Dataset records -
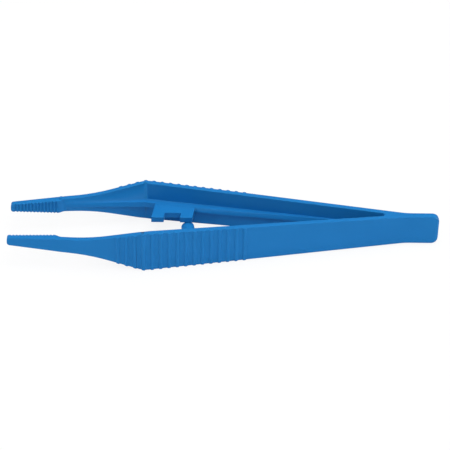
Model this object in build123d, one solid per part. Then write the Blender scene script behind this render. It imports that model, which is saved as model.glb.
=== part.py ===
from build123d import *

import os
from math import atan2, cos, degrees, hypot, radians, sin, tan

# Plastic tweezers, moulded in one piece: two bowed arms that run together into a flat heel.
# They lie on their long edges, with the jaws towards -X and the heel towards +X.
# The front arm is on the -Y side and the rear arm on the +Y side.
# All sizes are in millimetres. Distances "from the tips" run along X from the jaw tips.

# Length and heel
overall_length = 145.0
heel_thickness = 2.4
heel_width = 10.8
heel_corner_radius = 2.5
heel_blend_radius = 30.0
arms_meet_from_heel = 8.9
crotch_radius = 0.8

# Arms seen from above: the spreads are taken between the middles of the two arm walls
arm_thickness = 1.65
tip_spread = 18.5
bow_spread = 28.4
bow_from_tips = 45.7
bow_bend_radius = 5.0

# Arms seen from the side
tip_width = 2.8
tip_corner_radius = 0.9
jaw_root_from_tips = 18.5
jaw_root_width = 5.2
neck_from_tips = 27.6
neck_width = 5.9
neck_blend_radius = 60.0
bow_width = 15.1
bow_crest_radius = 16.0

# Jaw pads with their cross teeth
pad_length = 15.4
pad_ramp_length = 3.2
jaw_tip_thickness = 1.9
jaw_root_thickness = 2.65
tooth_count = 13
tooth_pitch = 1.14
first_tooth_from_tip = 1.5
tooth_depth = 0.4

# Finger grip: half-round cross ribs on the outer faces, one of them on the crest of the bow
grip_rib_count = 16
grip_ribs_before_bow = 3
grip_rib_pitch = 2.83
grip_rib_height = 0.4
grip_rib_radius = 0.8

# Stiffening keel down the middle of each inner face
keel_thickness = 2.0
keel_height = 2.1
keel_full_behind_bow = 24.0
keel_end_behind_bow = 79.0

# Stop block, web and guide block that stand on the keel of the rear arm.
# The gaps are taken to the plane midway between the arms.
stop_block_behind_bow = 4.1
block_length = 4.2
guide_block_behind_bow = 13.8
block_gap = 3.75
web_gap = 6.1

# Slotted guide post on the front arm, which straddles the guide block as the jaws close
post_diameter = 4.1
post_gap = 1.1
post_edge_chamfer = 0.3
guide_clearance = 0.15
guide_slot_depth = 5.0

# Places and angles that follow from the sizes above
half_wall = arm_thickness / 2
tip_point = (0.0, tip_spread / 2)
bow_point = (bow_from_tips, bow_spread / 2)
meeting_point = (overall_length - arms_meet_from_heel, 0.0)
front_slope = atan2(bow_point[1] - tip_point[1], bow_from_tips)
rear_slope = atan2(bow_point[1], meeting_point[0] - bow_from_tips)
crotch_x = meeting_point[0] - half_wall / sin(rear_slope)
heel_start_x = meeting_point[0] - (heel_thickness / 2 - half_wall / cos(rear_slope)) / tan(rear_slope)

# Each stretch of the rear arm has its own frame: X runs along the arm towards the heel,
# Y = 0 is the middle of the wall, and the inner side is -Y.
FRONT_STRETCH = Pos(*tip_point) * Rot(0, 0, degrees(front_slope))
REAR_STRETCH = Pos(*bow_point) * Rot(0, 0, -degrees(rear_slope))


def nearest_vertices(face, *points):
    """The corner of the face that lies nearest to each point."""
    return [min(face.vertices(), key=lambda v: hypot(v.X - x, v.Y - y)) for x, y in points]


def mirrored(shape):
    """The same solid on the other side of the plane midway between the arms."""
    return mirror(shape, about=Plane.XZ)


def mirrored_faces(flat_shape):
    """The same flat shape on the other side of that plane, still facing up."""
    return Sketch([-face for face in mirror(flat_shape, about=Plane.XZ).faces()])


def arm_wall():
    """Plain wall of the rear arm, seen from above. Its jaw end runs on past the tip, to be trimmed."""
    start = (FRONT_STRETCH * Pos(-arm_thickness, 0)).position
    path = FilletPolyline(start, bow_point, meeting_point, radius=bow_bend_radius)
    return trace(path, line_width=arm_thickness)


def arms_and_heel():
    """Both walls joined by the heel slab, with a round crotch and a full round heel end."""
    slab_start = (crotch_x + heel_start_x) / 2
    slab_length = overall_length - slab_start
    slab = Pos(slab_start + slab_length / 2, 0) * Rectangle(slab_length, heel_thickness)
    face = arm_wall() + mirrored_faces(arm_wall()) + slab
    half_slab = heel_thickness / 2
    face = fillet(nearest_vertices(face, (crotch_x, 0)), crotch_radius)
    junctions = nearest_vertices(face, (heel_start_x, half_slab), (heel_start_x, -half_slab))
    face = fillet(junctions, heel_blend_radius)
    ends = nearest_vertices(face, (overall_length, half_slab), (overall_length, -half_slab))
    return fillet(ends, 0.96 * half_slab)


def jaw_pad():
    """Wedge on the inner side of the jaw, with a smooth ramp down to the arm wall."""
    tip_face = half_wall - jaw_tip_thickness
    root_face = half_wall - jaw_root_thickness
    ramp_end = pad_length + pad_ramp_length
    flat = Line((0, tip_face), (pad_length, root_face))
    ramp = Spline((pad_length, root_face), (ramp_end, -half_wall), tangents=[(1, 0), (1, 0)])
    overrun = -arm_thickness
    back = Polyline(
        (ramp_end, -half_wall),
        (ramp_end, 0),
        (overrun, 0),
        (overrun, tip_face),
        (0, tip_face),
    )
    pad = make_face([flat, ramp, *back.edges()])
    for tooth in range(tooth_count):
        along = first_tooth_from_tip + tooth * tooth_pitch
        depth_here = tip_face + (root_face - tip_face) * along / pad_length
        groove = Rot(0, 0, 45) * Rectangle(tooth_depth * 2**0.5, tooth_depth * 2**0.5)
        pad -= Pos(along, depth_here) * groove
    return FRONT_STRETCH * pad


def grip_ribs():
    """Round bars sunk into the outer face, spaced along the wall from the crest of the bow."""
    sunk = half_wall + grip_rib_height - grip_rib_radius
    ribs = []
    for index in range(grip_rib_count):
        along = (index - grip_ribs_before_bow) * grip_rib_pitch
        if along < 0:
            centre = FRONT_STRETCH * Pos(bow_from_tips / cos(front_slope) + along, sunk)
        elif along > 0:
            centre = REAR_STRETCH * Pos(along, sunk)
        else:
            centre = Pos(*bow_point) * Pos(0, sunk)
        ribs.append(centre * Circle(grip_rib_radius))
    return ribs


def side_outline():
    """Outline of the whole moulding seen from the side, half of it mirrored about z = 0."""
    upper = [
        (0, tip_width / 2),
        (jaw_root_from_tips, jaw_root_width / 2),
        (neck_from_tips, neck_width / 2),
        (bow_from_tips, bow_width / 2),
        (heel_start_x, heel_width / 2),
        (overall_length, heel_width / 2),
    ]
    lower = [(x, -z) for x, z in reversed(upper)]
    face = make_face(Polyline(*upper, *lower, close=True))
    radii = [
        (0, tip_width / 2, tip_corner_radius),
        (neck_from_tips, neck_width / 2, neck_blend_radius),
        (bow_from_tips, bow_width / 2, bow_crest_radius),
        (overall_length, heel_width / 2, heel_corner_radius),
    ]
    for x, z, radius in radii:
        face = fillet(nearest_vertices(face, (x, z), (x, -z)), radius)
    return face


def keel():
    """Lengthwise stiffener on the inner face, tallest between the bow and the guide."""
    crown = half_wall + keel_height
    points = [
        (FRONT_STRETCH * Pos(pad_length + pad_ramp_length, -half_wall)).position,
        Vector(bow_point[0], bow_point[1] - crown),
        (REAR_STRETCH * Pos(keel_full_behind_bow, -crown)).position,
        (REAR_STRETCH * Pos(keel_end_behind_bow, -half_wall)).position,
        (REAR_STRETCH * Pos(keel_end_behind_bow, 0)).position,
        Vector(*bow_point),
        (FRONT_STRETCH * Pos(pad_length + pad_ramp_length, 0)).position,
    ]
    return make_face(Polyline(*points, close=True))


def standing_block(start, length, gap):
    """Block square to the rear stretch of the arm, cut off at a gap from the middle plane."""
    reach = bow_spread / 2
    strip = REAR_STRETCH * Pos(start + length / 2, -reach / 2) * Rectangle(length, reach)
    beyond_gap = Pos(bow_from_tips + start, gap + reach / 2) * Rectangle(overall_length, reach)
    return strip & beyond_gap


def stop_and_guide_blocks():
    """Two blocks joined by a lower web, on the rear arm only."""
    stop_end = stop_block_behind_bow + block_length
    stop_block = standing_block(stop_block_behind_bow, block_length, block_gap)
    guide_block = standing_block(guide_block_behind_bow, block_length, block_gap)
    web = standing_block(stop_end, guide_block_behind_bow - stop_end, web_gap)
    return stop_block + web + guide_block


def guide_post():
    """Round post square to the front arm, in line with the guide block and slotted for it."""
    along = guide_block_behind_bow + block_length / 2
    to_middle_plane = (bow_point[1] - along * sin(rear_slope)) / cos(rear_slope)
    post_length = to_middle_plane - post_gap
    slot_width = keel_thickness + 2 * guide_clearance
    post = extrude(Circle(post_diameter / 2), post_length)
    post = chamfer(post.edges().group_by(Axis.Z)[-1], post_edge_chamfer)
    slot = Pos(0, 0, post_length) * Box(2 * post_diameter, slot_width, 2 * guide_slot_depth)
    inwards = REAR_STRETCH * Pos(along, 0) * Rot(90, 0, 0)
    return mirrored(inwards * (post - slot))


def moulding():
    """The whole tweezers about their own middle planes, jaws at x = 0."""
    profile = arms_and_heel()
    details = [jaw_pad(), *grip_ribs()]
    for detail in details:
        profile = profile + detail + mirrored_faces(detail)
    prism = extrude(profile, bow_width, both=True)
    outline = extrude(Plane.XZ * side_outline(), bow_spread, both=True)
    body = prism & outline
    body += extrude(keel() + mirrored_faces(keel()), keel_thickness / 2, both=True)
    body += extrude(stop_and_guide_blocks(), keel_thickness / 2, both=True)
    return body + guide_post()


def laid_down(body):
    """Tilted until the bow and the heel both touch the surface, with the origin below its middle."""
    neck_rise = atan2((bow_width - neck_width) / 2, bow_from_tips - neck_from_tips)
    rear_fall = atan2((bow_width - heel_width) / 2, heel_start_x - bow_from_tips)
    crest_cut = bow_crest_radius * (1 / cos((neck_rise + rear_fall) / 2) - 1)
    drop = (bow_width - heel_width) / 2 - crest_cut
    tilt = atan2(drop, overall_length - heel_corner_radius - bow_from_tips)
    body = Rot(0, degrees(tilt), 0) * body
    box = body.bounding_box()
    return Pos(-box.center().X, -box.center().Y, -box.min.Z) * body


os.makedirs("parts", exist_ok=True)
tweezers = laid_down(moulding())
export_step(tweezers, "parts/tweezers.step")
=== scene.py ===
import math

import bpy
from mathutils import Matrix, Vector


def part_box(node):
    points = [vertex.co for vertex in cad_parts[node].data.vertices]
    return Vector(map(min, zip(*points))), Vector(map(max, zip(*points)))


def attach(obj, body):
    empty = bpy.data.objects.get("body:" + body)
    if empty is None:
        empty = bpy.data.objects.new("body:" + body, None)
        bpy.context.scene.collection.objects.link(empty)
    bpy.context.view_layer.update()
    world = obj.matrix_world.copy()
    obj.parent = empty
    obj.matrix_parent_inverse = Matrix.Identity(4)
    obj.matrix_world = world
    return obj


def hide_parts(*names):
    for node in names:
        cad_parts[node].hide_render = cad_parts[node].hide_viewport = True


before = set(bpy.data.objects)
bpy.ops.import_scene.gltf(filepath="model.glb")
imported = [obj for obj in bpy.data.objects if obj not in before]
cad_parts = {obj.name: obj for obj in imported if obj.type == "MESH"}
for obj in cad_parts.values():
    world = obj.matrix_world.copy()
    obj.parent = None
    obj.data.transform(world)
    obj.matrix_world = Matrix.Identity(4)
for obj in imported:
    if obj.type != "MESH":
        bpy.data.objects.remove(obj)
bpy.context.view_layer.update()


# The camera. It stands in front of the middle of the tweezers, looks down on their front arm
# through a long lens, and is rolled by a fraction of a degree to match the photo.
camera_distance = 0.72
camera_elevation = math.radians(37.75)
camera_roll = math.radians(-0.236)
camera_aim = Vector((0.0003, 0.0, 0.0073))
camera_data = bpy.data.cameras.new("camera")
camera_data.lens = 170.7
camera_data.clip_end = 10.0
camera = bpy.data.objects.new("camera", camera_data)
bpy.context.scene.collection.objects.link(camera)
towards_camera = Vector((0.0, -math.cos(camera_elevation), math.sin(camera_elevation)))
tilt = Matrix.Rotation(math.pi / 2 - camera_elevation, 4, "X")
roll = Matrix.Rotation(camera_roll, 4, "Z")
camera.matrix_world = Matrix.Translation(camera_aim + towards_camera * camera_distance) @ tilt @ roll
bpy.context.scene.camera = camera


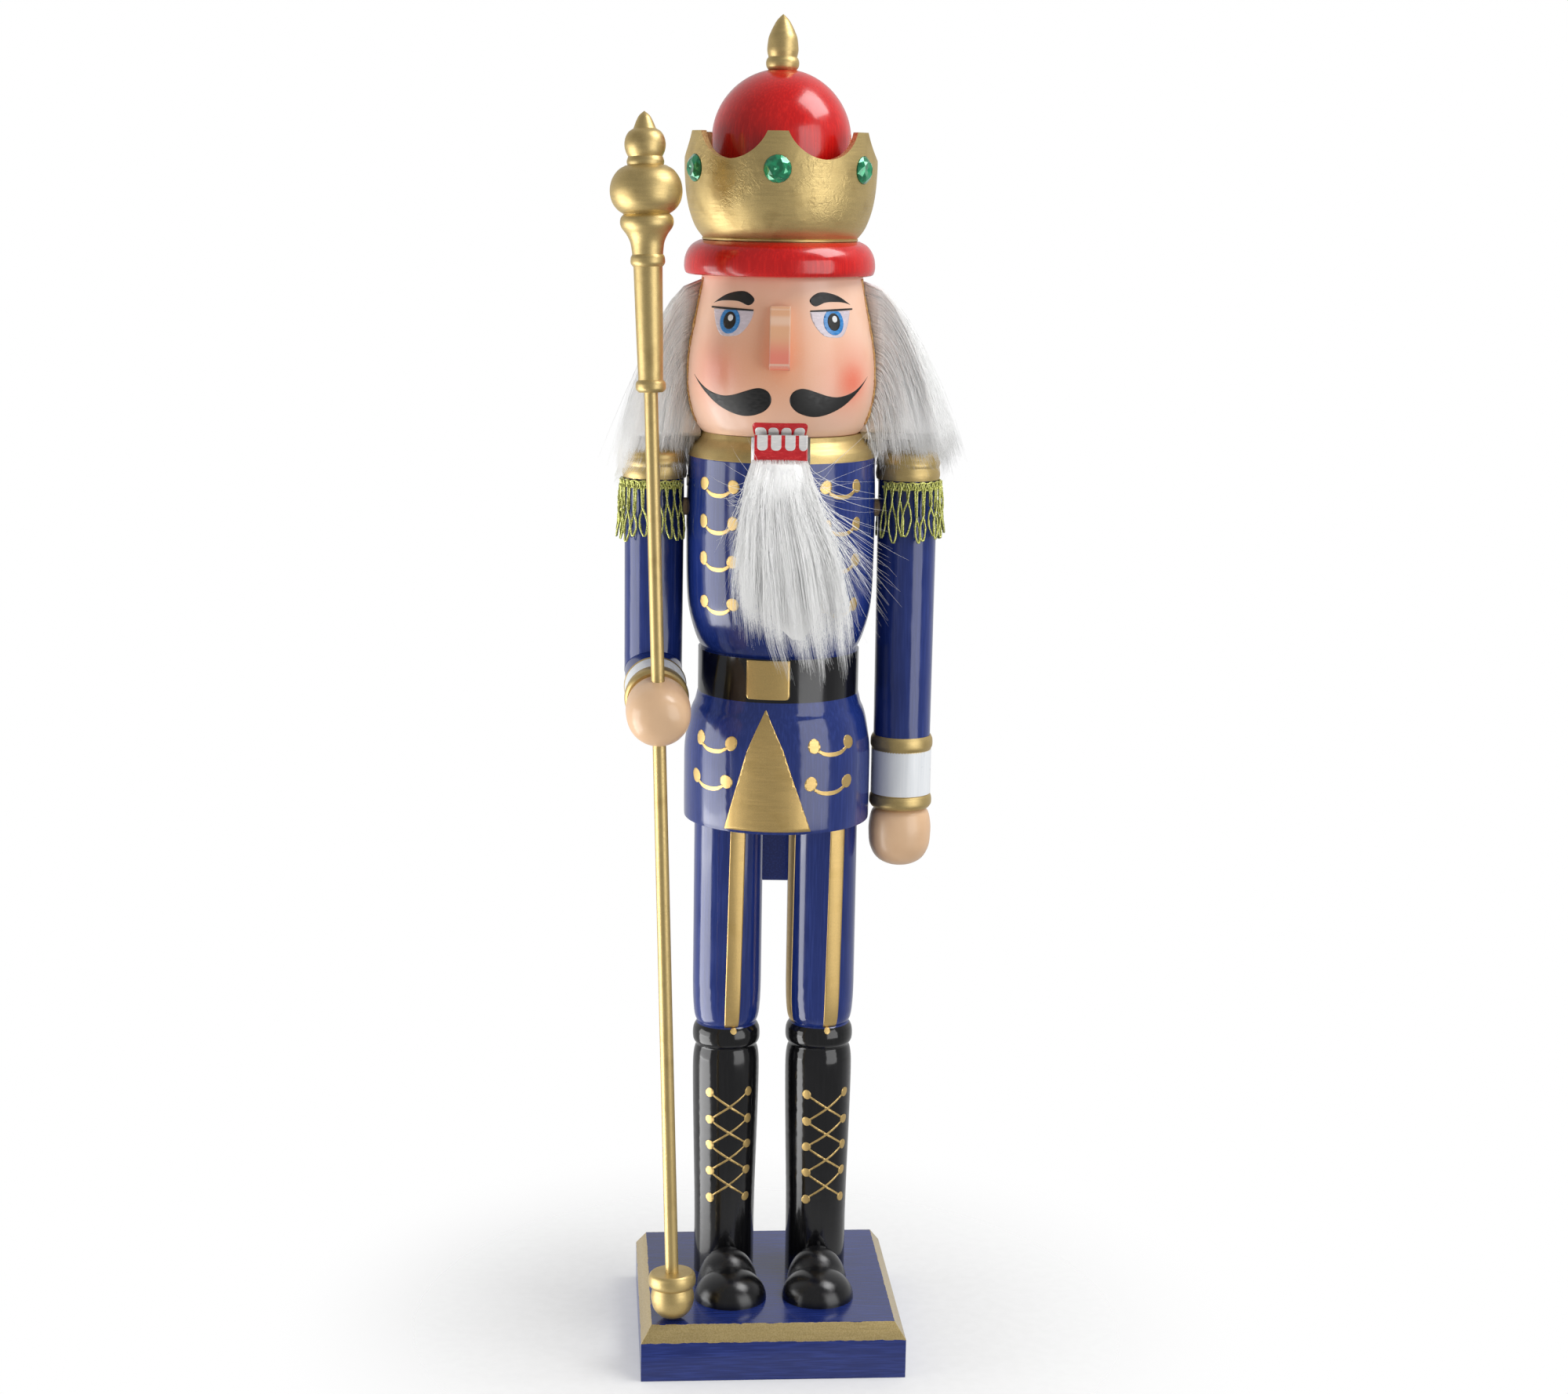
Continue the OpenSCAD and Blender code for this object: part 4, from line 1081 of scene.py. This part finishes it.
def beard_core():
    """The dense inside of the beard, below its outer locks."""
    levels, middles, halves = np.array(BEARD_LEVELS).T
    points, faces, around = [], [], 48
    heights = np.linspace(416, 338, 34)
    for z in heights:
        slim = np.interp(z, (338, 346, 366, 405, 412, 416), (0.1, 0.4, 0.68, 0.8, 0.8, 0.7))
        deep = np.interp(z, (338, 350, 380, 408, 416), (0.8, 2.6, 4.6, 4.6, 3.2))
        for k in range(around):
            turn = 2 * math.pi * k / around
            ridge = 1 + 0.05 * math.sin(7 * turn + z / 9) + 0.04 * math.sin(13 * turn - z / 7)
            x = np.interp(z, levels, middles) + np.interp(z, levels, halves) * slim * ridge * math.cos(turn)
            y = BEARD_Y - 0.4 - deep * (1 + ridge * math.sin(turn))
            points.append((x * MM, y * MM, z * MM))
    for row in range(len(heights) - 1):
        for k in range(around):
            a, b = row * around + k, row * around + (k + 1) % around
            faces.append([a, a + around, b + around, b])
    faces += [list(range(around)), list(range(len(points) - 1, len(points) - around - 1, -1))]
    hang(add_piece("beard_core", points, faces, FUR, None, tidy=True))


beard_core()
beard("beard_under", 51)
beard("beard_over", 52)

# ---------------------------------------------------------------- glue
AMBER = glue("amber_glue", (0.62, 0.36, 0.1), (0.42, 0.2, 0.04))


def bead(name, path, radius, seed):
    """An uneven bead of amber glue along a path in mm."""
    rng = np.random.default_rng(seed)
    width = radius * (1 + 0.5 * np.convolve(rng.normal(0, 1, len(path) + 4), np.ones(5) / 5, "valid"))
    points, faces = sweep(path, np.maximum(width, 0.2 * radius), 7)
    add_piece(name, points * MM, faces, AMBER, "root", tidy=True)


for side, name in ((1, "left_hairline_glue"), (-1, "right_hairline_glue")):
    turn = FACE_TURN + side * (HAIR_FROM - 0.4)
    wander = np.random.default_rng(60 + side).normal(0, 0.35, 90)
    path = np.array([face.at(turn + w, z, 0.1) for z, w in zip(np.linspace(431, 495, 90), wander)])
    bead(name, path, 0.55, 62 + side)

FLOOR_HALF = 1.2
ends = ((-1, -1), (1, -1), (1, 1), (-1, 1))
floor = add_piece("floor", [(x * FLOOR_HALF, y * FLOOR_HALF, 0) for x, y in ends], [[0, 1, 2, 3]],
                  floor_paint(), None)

WHAT THE TASK REQUIRES - Reproduce only the lines from the top of the material through the one bearing "# All sizes", each exactly as it stands.

THE ANSWER -
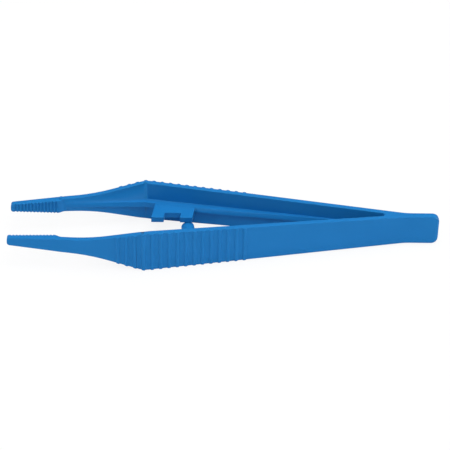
Model this object in build123d, one solid per part. Then write the Blender scene script behind this render. It imports that model, which is saved as model.glb.
=== part.py ===
from build123d import *

import os
from math import atan2, cos, degrees, hypot, radians, sin, tan

# Plastic tweezers, moulded in one piece: two bowed arms that run together into a flat heel.
# They lie on their long edges, with the jaws towards -X and the heel towards +X.
# The front arm is on the -Y side and the rear arm on the +Y side.
# All sizes are in millimetres. Distances "from the tips" run along X from the jaw tips.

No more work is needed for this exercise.